A 38-year-old Gillian, fresh off Jim Larranaga's staff at George Mason (before Mason's Cinderella run to the Final Four), sat across a well-worn desk that has likely become part of a Longwood tag sale, and talked about a day when Longwood would be challenging for Big South Conference championships.

Both he and I thought the BSC was in the Lancers' future. Both parties thought ten years down the road, Longwood would no longer be playing in Lancer Hall.

Both were right. It took about eight years longer than imagined, but Longwood just completed its first season in the Big South.

It shouldn't have taken that long. That it did, is no fault of Gillian, or the coaches and players of other Longwood teams that struggled through Division I independence.

Longwood's basketball teams now play in Willett Hall. A different name, and a good one, but it's still the same building. But at least they found a sale on blue paint and light fixtures at Lowe's.

As for his office, the couch was put out of its misery, perhaps sent to a West Virginia football fan, when the athletics department moved into modular housing. It's hard to impress The Big South with a couch that bad, no matter how much you fancy your new trailer.

What was promised to Gillian was never fulfilled. Still, he didn't complain. He remained optimistic about the program's future.

For ten years, he sold Longwood, and what Longwood men's basketball could one day be.

Even when things looked their darkest. Even when people who generally wouldn't be considered pessimists, started to have questions whether the school would've been better off having gone Division III with the likes of the University of Mary Washington, did Gillian waver from his optimism about the future of the school and of the program.

Even when the team had to suffer 50-point losses to the elite college powers just so keep the athletics department in the black, he didn't complain.

What we called impossible challenges, he called opportunities.

Longwood finally saw the light at the end of the tunnel last January, when the school was announced to become a member of the Big South. It was a banner day for the school and athletics program.

Unfortunately, with Atwan Carter, who was soon to become the school's all-time leading scorer in men's basketball and a pretty solid senior class on the way out, Longwood's first Big South campaign was going to be a rebuilding season.

Anyone could see that.

Gillian did, and he and his staff hit the recruiting trail hard, and came up with what turned out to be a solid freshman class that, along with two juniors, was more than holding its own against Big South competition toward the end of the season.

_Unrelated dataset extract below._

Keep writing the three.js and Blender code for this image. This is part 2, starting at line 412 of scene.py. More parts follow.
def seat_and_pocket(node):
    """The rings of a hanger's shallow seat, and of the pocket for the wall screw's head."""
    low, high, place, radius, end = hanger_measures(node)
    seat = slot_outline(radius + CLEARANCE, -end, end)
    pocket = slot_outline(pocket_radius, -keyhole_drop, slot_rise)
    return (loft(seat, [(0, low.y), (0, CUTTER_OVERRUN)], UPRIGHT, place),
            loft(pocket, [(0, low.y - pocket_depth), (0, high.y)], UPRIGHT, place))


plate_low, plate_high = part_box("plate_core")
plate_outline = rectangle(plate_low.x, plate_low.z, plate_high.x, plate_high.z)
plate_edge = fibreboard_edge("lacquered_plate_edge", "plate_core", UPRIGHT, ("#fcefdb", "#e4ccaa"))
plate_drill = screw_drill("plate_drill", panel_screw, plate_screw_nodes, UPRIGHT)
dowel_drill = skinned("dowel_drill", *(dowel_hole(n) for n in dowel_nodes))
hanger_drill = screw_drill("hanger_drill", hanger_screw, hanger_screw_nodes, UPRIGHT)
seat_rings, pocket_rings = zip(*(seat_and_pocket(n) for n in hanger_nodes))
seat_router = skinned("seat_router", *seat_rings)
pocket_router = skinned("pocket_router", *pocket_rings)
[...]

And now that the program is within a step of having a realistic shot at the NCAA Tournament, the University has decided to let someone else get them there.

Yes, according to the school, Gillian resigned, and that's how it will be recorded, but the only ones that truly see it that way are the ones that apparently couldn't see that this was going to be a rebuilding year.

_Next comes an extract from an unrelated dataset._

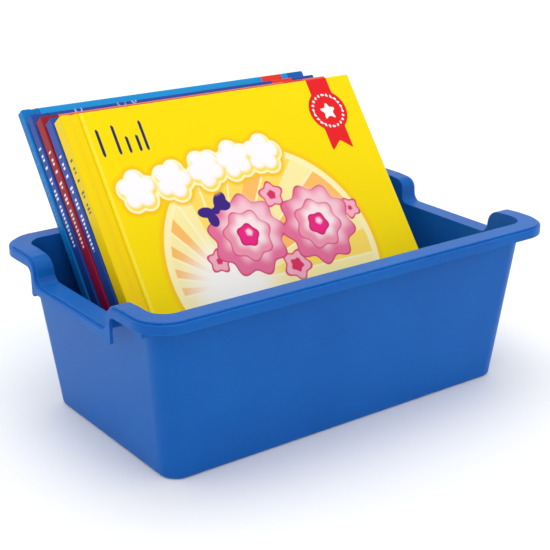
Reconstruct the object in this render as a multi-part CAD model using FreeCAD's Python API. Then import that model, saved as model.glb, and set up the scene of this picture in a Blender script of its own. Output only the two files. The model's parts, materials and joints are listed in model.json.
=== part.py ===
import FreeCAD, Part
import math
import os

# A book tub: one moulded plastic tub with a turned-down rim, lowered at both
# ends as hand-holds, and five hardback picture books leaning back inside it.
# Millimetres. X runs along the tub's long side, Y from front to back, Z up.
# The origin is the centre of the tub's underside.

# ---- tub ----
FOOT_LENGTH = 285.0      # outside length at the underside
FOOT_DEPTH = 155.6       # outside depth at the underside
TUB_HEIGHT = 120.0       # floor of the room to the top of the rim
DRAFT = 0.111            # how far each wall leans out per mm of height
WALL = 2.3
FLOOR = 2.5
FOOT_CORNER_R = 13.3
MOUTH_CORNER_R = 15.8
FOOT_EDGE_R = 2.4        # rounding between the underside and the walls
INSIDE_EDGE_R = 2.0

# ---- rim ----
END_OVERHANG = 11.5      # rim past the end walls, at the top
SIDE_OVERHANG = 12.9     # rim past the long walls, at the top
RIM_CORNER_R = 24.0
RIM_TAPER = 0.01         # how far the lip leans in per mm of drop
RIM_THICK = 2.3
LIP_DROP = 7.3           # top of the rim to the lip's lower edge
LEDGE_WIDTH = 2.0        # the rim steps down once before it turns over
LEDGE_DROP = 1.3
RIM_EDGE_R = 0.9

# ---- hand-holds: the rim dips at both ends ----
DIP = 18.0               # how far the rim drops
DIP_FLAT_HALF = 47.4     # middle of the end to the foot of the step
STEP_RUN = 18.6          # foot of the step to where the rim is level again
STEP_FOOT_R = 6.0
STEP_HEAD_R = 9.0
STRAP_OFFSET = 2.2       # foot of the step to the strap beside the dip
STRAP_WIDTH = 3.8        # lip seen as an upright strap
STRAP_HEAD_R = 5.5       # rounding where the strap joins the level lip
STRAP_LIP_DROP = 6.5     # lip below the dipped rim
STRAP_EXTRA = 2.2        # the strap ends this much below the dipped lip
RIGHT_DIP_SHIFT = -4.0   # the right hand-hold sits this much nearer the front

# ---- stacking stops under the rim, at two opposite corners ----
STOP_WIDTH = 8.6
STOP_DROP = 13.2         # below the top of the rim
STOP_CORNER_R = 2.0

# ---- books ----
SPINE_CLEARANCE = 12.9   # left end wall's foot to the spines
EDGE_CLEARANCE = 20.4    # right end wall's foot to the covers' free edges
HEEL_Y = -1.7            # where the last book's foot stands
FOOT_GAP = 0.4           # front book's face to the front wall's foot
BOARD = 2.2
HINGE_WIDTH = 13.0       # strip between the spine and the board
GROOVE_X = 8.8           # lowest line of the groove, from the spine
GROOVE_DEPTH = 1.7
SPINE_WRAP = 1.3
PAGE_INSET = 3.2         # pages stand back from the boards' edges
BOOK_GAP = 0.7           # between two books
RIM_GAP = 0.4            # between the last book and the rim
FLOOR_GAP = 0.3
PIECE_GAP = 0.3          # between pages and boards
TILT = 0.72              # degrees; the stack has tipped over to the right

# name, share of the stack's thickness, height, how far it has slid along X
BOOKS = (
    ("yellow_book", 13.0, 242.4, 0.0),
    ("blue_book", 11.3, 238.4, -0.4),
    ("red_book", 11.0, 236.6, -0.9),
    ("navy_book", 9.9, 236.0, -1.6),
    ("cyan_book", 9.3, 237.5, -2.2),
)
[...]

Or the same ones that couldn't see that playing a Division I schedule as an independent for ten years was a recipe for a losing record.

One week ago, things appeared to be looking up. There are no guarantees, but the future appeared to be bright for the Lancers.

Now, the men's basketball program at Longwood University appears to be at yet another crossroads.

What is to become of the recruits that came to Longwood knowing it had a legitimate shot at a NCAA Tournament bid?

What's to become of the freshmen that could transfer and still have solid junior and senior seasons at another school?

And there are a lot more needless questions that will now have to be answered.

Had Gillian and the team suffered through another long and losing season in his final contract year, a change would've been warranted.

The buck would've stopped on Gillian's desk. It's safe to say he would've agreed.

Now, with Gillian gone, and the season only months away, the only sure thing is that the buck will stop somewhere, and on someone's desk. Not Gillian's desk, and not the desk of his yet-to-be-named replacement.

But that buck will stop. And it will stop on someone's desk. And it will be a desk a lot nicer than the one Gillian sat at ten years ago.

The ball is now in the court of the University, and it's imperative to the success of the school, and the community in many ways, that it can name a new coach that can save what has been damaged over the past week, and quickly put the program back on the road it looked like it was on after the final buzzer sounded in the Big South Conference Tournament Quarterfinals.

The only problem is that the best man for that job has already been shown the door.